I'm currently going through the same thing with my cats. I recently adopted an 8 week old girl into the family. My 3 year old male is a gentle and docile cat. I expected there to be some irritation with the new arrival, but in just 6 days, they're able to eat together, be in the same room, and he will engage with social grooming. I've even caught her following him around from time to time. Sure, there are time where he can get a bit too rough with her (like pinning her down too long, being dominant or being rough in general. He'll back off if she yells though), but these are normal behaviours, and given that they can do all the aforementioned things, I believe it's going well. As for how long it takes before they can totally get along, that's up to your cats, really. I think it comes down to them and their personality, and you in regards to how you handle it. I don't think it's ever a good idea to force contact, as it just makes the cats stress out and can cause resentment, and as a cat owner, you don't want that, do you?
I kept the newcomer in a room with the door closed for a while so that my male could get used to her scent, and whenever he was outside for the day, I'd let her out and explore. Once he got comfortable with that, I allowed five minutes everyday of 'viewing time" where he could see her (supervised by me, of course), and when I felt things getting even a little stressed, the door would go back to being closed. After that, it was ten minutes of supervised interaction, and once I could see that there was no aggression, and that they were both comfortable enough with each other, they're now both free to wander around the house. I still keep an eye on them, because they're not quite buddy-buddy yet, but they're pretty close.

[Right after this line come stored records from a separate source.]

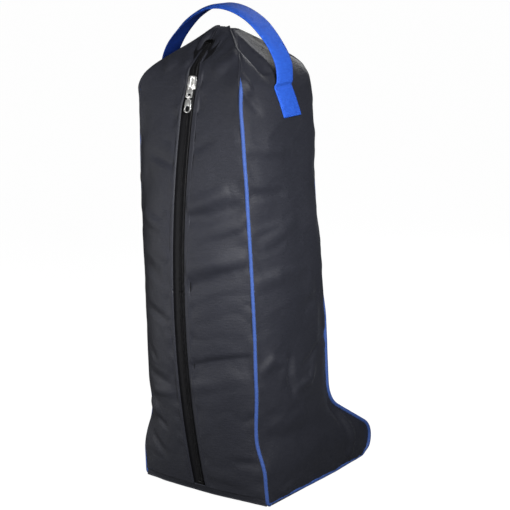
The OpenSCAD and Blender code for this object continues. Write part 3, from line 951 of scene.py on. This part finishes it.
def piping(side):
    """Corded piping. Its ends taper into the seam, and it sits lower in the cloth on the left."""
    path = seam_loop(side)
    x, y, z = path.T  # the three columns themselves, so that moving them moves the path
    run = np.arange(len(path)) * CORD_STEP
    ends = np.minimum(run, run[-1] - run)
    radius = PIPING_R * (0.35 + 0.65 * ease(ends / 22)) + 0.08 * lattice(run / 11, 0 * run, 95 + side)
    sunk = 2.6 * (1 - ease(ends / 20))
    x += side * (0.35 * lattice(run / 38, 0 * run, 91 + side) - 0.7 * sunk)
    y += np.where(run < run[-1] / 2, 1, -1) * sunk
    if side == LEFT:
        hidden = 0.4 * ease((z - 150) / 80) + 1.8 * ease((z - PIPING_TOP + 80) / 40)
        hidden *= ease((HEEL_Y + 20 - y) / 15)
        x -= side * hidden
        y += hidden
    else:
        proud = ease(ends / 30) * ease((HEEL_Y + 12 - y) / 8)
        x += side * 0.3 * proud
        y -= 0.9 * proud
    x -= side * 2.4 * ease((SEAM_Z + 12 - z) / 10) * ease((y - HEEL_Y - 3) / 8)
    thing = tube("piping_cord_" + SIDE_NAMES[side], path, radius, CORD_CLOTH, sides=14)
    finished(thing, ["piping_" + SIDE_NAMES[side]], "bag")


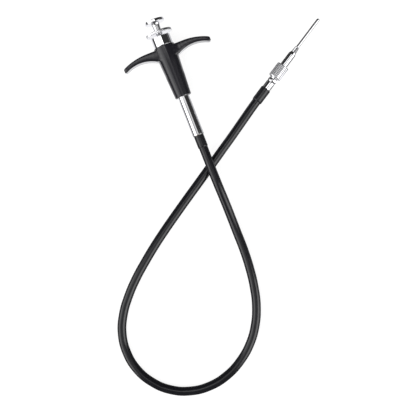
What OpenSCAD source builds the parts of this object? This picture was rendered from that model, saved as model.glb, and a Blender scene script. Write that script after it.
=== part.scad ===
// Cable shutter release with a disc lock, lying on a flat surface.
// Millimetres. The handle lies along Y with its thumb button towards +Y, the
// surface is Z = 0, and the origin is under the middle of the handle. The
// plunger is drawn pressed and locked, so the release pin stands out.

/* [Grip] */
// Length of the moulded grip along the handle
grip_len = 28.2; // [24:0.1:34]
// Diameter of the grip where the collar sits
grip_top_d = 11.4; // [10.8:0.1:12.4]
// Diameter of the grip at its lower end
grip_end_d = 8.8; // [8:0.1:10.4]
// Length of the straight part above the taper
grip_straight = 6.5; // [4:0.1:12]
// Span over both finger wings
wing_span = 48.1; // [40:0.1:60]
// Depth of a wing where it leaves the grip
wing_root_depth = 7.6; // [5:0.1:9]
// Depth of a wing at its end
wing_tip_depth = 6.6; // [4:0.1:7.5]
// Drop from the grip's top to the highest point of a wing
wing_drop = 1; // [0.6:0.1:2]
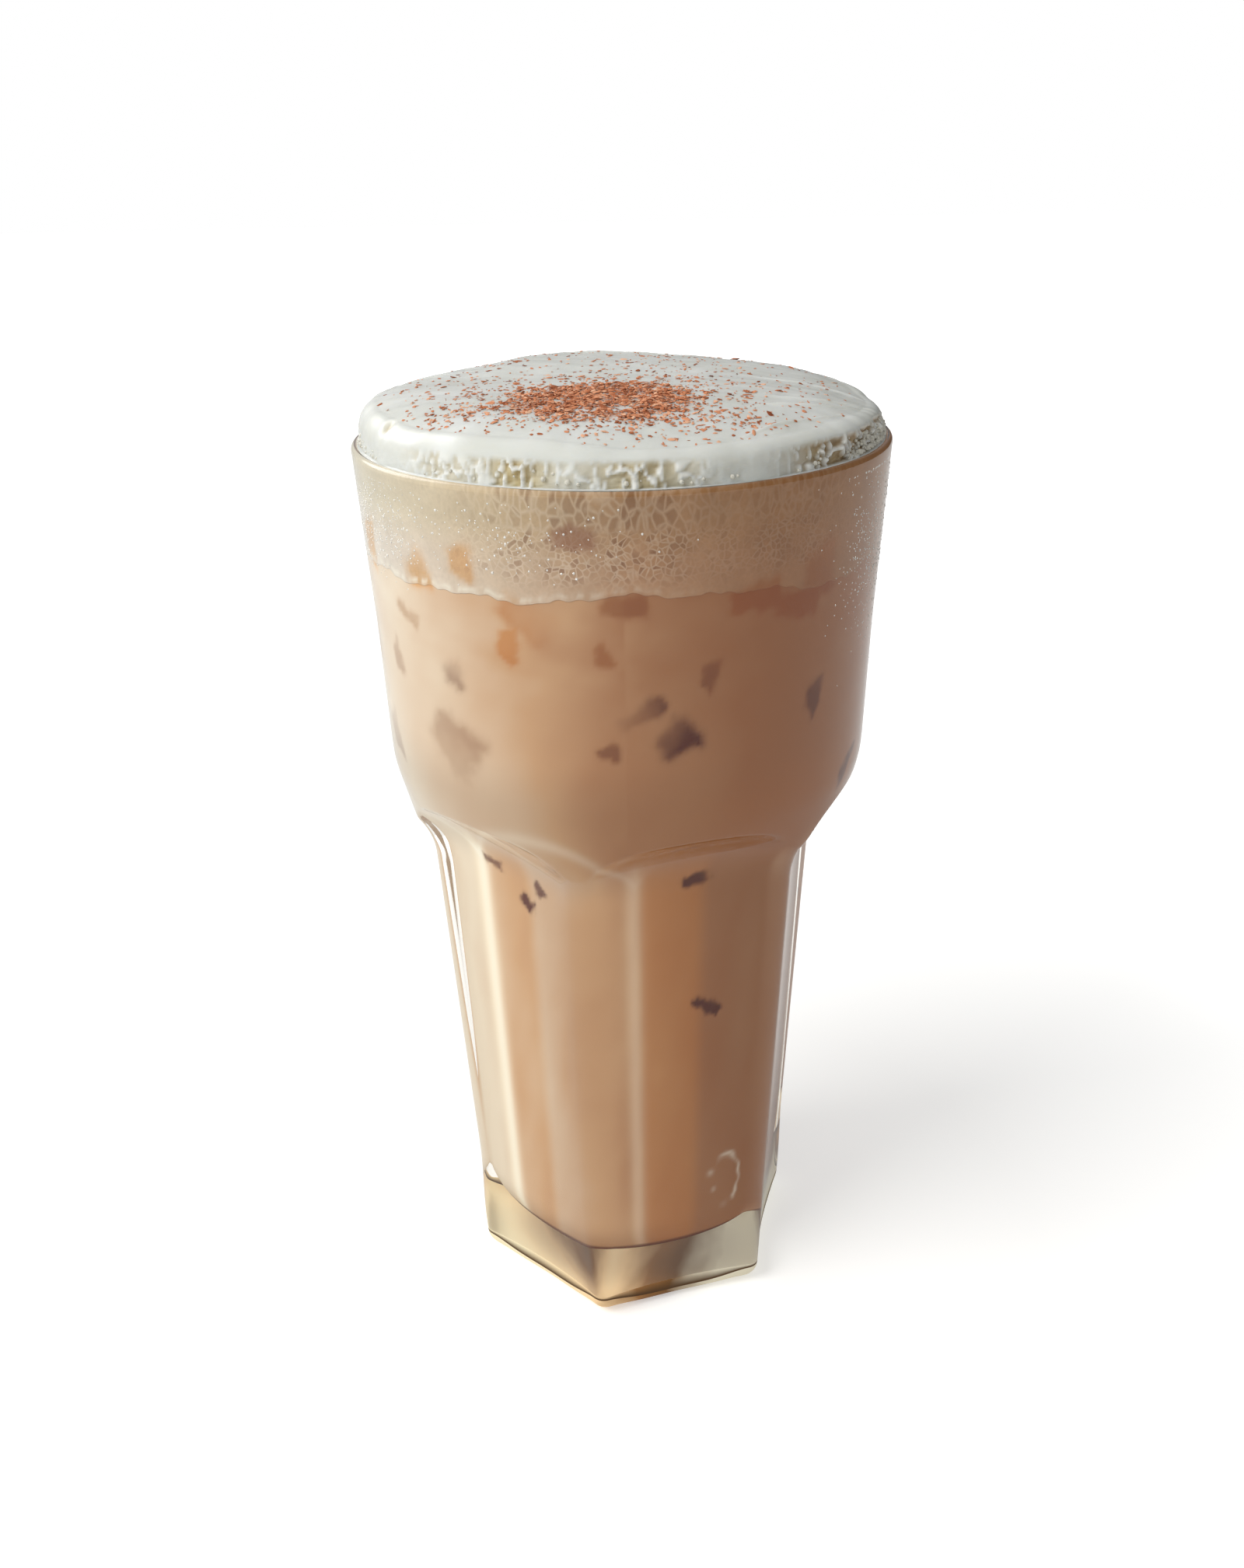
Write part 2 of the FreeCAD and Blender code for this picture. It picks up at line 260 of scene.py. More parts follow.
def blank_radius(height):
    """Outside of the turned blank: four tapers, foot to neck, shoulder, waist and rim, with soft corners."""
    foot = FOOT_RADIUS + (NECK_RADIUS - FOOT_RADIUS) * height / NECK_HEIGHT
    flare = (SHOULDER_RADIUS - NECK_RADIUS) / (SHOULDER_HEIGHT - NECK_HEIGHT)
    neck = NECK_RADIUS + flare * (height - NECK_HEIGHT)
    slope = (WAIST_RADIUS - SHOULDER_RADIUS) / (WAIST_HEIGHT - SHOULDER_HEIGHT)
    shoulder = SHOULDER_RADIUS + slope * (height - SHOULDER_HEIGHT)
    rim = WAIST_RADIUS + (RIM_RADIUS - WAIST_RADIUS) * (height - WAIST_HEIGHT) / (RIM_HEIGHT - WAIST_HEIGHT)
    lower = soft_min(soft_max(foot, neck, NECK_BLEND), shoulder, SHOULDER_BLEND)
    return np.where(height > WAIST_HEIGHT, rim, lower)


def panel_radius(azimuth, height):
    """Distance from the axis to the nearest hollow panel.

    A panel is an arc about an upright line far outside the foot. Its middle leans out to the neck and then
    follows a tangent arc out through the shoulder, so that the panel ends in an arch.
    """
    lean = math.atan2(PANEL_NECK - PANEL_FOOT, NECK_HEIGHT)
    centre = PANEL_NECK + SCOOP_RADIUS * math.cos(lean)
    rise = np.clip(height - NECK_HEIGHT + SCOOP_RADIUS * math.sin(lean), 0.0, SCOOP_RADIUS * 0.999)
    flat = PANEL_FOOT + (PANEL_NECK - PANEL_FOOT) * height / NECK_HEIGHT
    scooped = centre - np.sqrt(SCOOP_RADIUS ** 2 - rise ** 2)
    end = centre - math.sqrt(SCOOP_RADIUS ** 2 - (SCOOP_TOP - SCOOP_START) ** 2)
    above = end + (height - SCOOP_TOP) * SCOOP_SLOPE
    middle = np.where(height < NECK_HEIGHT, flat, np.where(height < SCOOP_TOP, scooped, above))
    axis = PANEL_FOOT + PANEL_HOLLOW
    middle = np.minimum(middle, axis - 1.0)
    nearest = turned(azimuth, PANEL_MIDDLE + PANEL_STEP * np.round((azimuth - PANEL_MIDDLE) / PANEL_STEP))
    reach = []
    for offset in (nearest, nearest - PANEL_STEP, nearest + PANEL_STEP):
        turn = np.radians(offset)
        across = (axis - middle) ** 2 - (axis * np.sin(turn)) ** 2
        meets = axis * np.cos(turn) - np.sqrt(np.maximum(across, 0.0))
        reach.append(np.where(across > 0.0, meets, 2.0 * RIM_RADIUS))
    rounding = RIB_ROUND_FOOT + (RIB_ROUND - RIB_ROUND_FOOT) * smooth_step(6.0, 24.0, height)
    return soft_min(reach[0], np.minimum(reach[1], reach[2]), rounding)


def outer_radius(azimuth, height):
    """The pressed outside: the blank where it is inside the panels, the panels elsewhere."""
    return soft_min(blank_radius(height), panel_radius(azimuth, height), PANEL_EDGE)


def cavity_radius(height):
    """The smooth round inside above the floor's rounding: four tapers with rounded corners."""
    taper = (CAVITY_NECK_RADIUS - FLOOR_RADIUS) / (CAVITY_NECK_HEIGHT - FLOOR_HEIGHT)
    foot = FLOOR_RADIUS + taper * (height - FLOOR_HEIGHT)
    flare = (CAVITY_SHOULDER_RADIUS - CAVITY_NECK_RADIUS) / (CAVITY_SHOULDER_HEIGHT - CAVITY_NECK_HEIGHT)
    neck = CAVITY_NECK_RADIUS + flare * (height - CAVITY_NECK_HEIGHT)
    slope = (CAVITY_WAIST_RADIUS - CAVITY_SHOULDER_RADIUS) / (WAIST_HEIGHT - CAVITY_SHOULDER_HEIGHT)
    shoulder = CAVITY_SHOULDER_RADIUS + slope * (height - CAVITY_SHOULDER_HEIGHT)
    opening = (CAVITY_RIM_RADIUS - CAVITY_WAIST_RADIUS) / (RIM_HEIGHT - WAIST_HEIGHT)
    rim = CAVITY_WAIST_RADIUS + opening * (height - WAIST_HEIGHT)
    lower = soft_min(soft_max(foot, neck, CAVITY_NECK_BLEND), shoulder, CAVITY_SHOULDER_BLEND)
    return np.where(height > WAIST_HEIGHT, rim, lower)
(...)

Thanks, everyone! Hopefully my resident cat doesn't hate all cats now after her negative experience. She is normally so laid-back and docile. The new cat even more so.

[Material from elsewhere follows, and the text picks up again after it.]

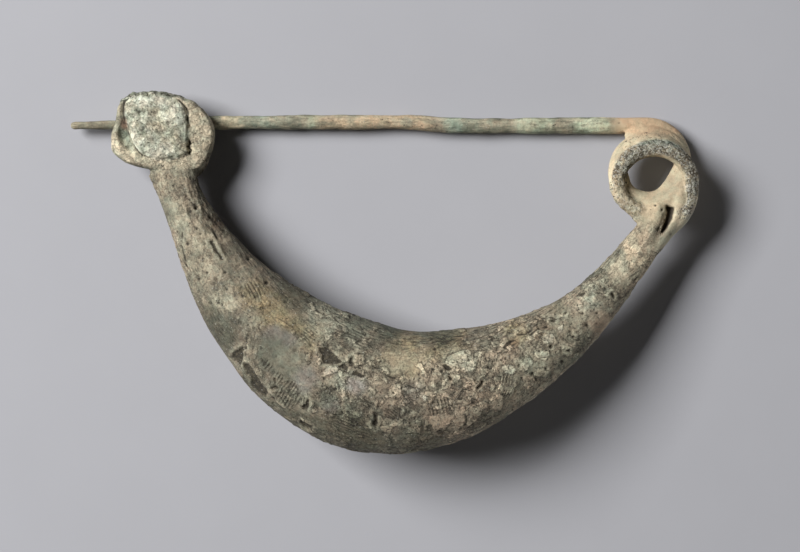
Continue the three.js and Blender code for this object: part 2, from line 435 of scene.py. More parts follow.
def flecks(size, seed):
    # how far each point is from the middle of its own cell, 0 to about 1, and a number that names the cell
    shift = Vector((seed * 9.1, seed * 4.3, seed * -7.7))
    near, name = np.empty(len(places)), np.empty(len(places))
    for i, p in enumerate(places):
        distances, middles = noise.voronoi(Vector(p) / size + shift)
        near[i] = distances[0]
        name[i] = noise.cell(middles[0] * 7.3)
    return near, name


places = readPoints(mesh.vertices, "co")
normals = readPoints(mesh.vertex_normals, "vector")
x, y, z = places.T
facing = ease(-0.35, 0.15, normals[:, 2])  # 1 on the front half


def alongLine(frames):
    # for each point: how far along the line, round it, out of its surface and from its middle the point lies
    tree = kdtree.KDTree(len(frames))
    for i, row in enumerate(frames):
        tree.insert(row[0], i)
    tree.balance()
    index = np.fromiter((tree.find(p)[1] for p in places), int, len(places))
    centre, out, up, ahead, size = (np.array([row[k] for row in frames])[index] for k in range(5))
    away = places - centre
    steps = np.linalg.norm(np.diff(np.array([row[0] for row in frames]), axis=0), axis=1)
    travelled = np.concatenate([[0], np.cumsum(steps)])[index]
    sideways, upwards = (away * out).sum(1), (away * up).sum(1)
    reach = np.hypot(sideways / (size[:, 0] / 2), upwards / (size[:, 1] / 2))
    gap = (reach - 1) * np.minimum(size[:, 0], size[:, 1]) / 2
    return travelled + (away * ahead).sum(1), np.arctan2(sideways, upwards), gap, np.linalg.norm(away, axis=1)


bowAlong, bowRound, bowGap, bowAway = alongLine(pathFrames(bowPath(0.5)))
wireRound, wireGap, wireAway = alongLine(pathFrames(wirePath(0.4)))[1:]
headX, headY = head["centre"]
headAngle = np.arctan2(y - headY, x - headX) % (2 * math.pi)
headReach = np.hypot(x - headX, y - headY)
fineSteps = 360
plateEdge = np.array(closedOutline(head["outline"], fineSteps))
massEdge = np.array(closedOutline(mass["outline"], fineSteps))
angleStep = (headAngle / (2 * math.pi) * fineSteps).astype(int) % fineSteps
insideHead = plateEdge[angleStep] - headReach
insideMass = massEdge[angleStep] - headReach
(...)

Update: I was able to get the two cats in the same room together!!!
I had the door opened a crack and my resident cat wanted to come in. She wasn't growling or hissing so I opened the door all the way and sat between the two cats. I got them within a couple of feet of each other! First with treats, and then when I was playing with them. The resident cat only hissed a couple of times when the new cat got a bit excited with playing and got too close. I should mention that the new cat never reacts and is very laid-back about everything.
We'll see how things go today. I'm a bit nervous about them getting really close and touching noses, etc. I always have a blanket in my lap in case I need to use it. What is acceptable in the beginning? A bit of hissing? Is growling okay or is that a bad sign?

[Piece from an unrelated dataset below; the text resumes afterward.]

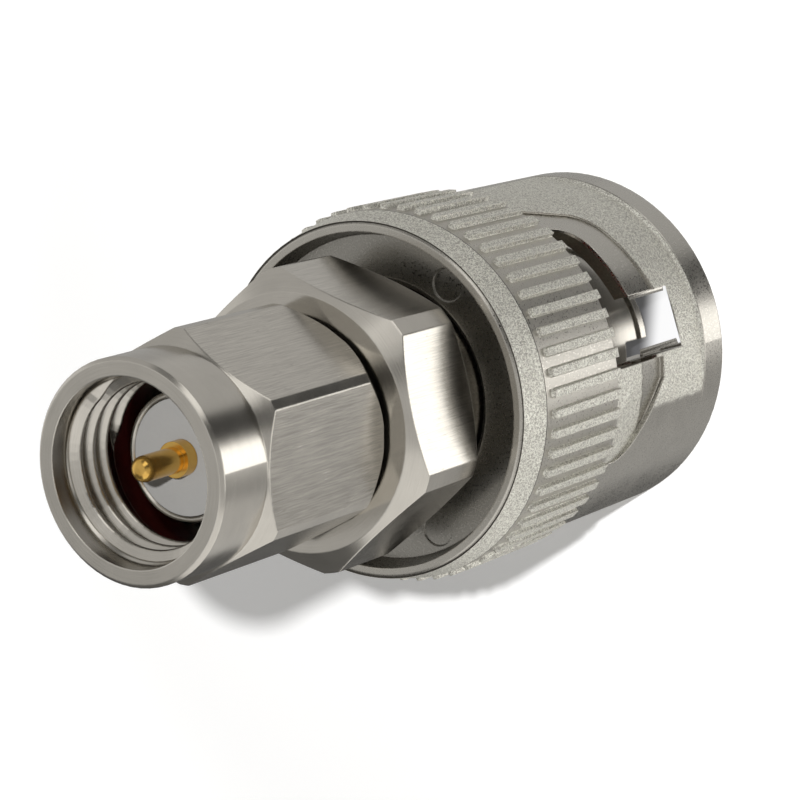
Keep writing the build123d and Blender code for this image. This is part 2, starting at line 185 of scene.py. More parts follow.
class Shader(Graph):
    """A material's or the world's tree."""

    def place(self) -> tuple[Sock, Sock, Sock]:
        """Reads the object's own coordinates.

        Returns:
            x, y and z in millimetres.
        """
        where = self.node("ShaderNodeTexCoord", out="Object")
        inputs = {0: where, "Scale": 1 / MM}
        return self.split(self.node("ShaderNodeVectorMath", {"operation": "SCALE"}, inputs))

    def noise(self, vector: Sock, scale: float, detail: float = 2.0, rough: float = 0.5) -> Sock:
        """Noise from 0 to 1.

        Args:
            vector: Where it is read.
            scale: Waves per unit of that vector.
            detail: Number of finer layers.
            rough: Strength of the finer layers.

        Returns:
            The noise's value.
        """
        inputs = {"Vector": vector, "Scale": scale, "Detail": detail, "Roughness": rough}
        return self.node("ShaderNodeTexNoise", None, inputs)

    def mix(self, factor: Number, first: Union[Sock, Colour], second: Union[Sock, Colour]) -> Sock:
        """Mixes two colours.

        Args:
            factor: Share of the second one.
            first: A socket or a colour.
            second: A socket or a colour.

        Returns:
            The mixed colour.
        """
        first, second = (
            (*colour, 1.0) if isinstance(colour, tuple) else colour for colour in (first, second)
        )
        inputs = {MIX_FACTOR: factor, MIX_FIRST: first, MIX_SECOND: second}
        return self.node("ShaderNodeMix", {"data_type": "RGBA"}, inputs, MIX_RESULT)

    def soft_edges(self, radius: float) -> Sock:
        """Normal rounded over the edges.

        Args:
            radius: Radius in millimetres.

        Returns:
            The normal.
        """
        return self.node("ShaderNodeBevel", {"samples": BEVEL_SAMPLES}, {"Radius": radius * MM})

    def bump(self, height: Sock, depth: float, under: Sock) -> Sock:
        """A bumped normal.

        Args:
            height: Height from 0 to 1.
            depth: What 1 stands for, in millimetres.
            under: The normal to start from.

        Returns:
            The normal.
        """
        inputs = {"Height": height, "Distance": depth * MM, "Strength": 1.0, "Normal": under}
        return self.node("ShaderNodeBump", None, inputs)

    def edge_share(self, rounded: Sock) -> Sock:
        """How far a rounded normal leaves the plain one.

        Args:
            rounded: The rounded normal.

        Returns:
            0 on a face and 1 on an edge.
        """
        plain = self.node("ShaderNodeNewGeometry", out="Normal")
        settings = {"operation": "DOT_PRODUCT"}
        dot = self.node("ShaderNodeVectorMath", settings, {0: rounded, 1: plain}, "Value")
        return dot.step(*EDGE_COSINES)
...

Just let her growl and hiss. It's how cats communicate with each other. She's telling the newbie that this is her territory. He's just trying to figure it all out.
It's normally all good unless the fur literally starts to fly. He seems calm which is good as many say females are more territorial.
I adopted a 2 year old from a shelter, stray; most likely had been at least semi feral- my daughter had a now 8 month kitten; he was 5 months old when I brought home my new one. It took 3 months of careful and slow introduction using what I read on this site. Now, they are fine. They play chase, pawsies etc. Not grooming each other, but they are good! Well worth the time it took.
I have 3 cats, and run the spectrum of time for introductions.
Sinbad and Bêlit were cuddling and grooming each other in a matter of days. I don't remember how many precisely but it was definitely less than a week.
Bêlit and Tempest were able to get along right away, although they don't cuddle, just sit a few feet apart.
Tempest and Sinbad however, are going on 2 1/2 years and she still flees at the sight of him and mostly stays in her safe room to avoid him. She only comes out when she's certain he's asleep somewhere on the other side of the house.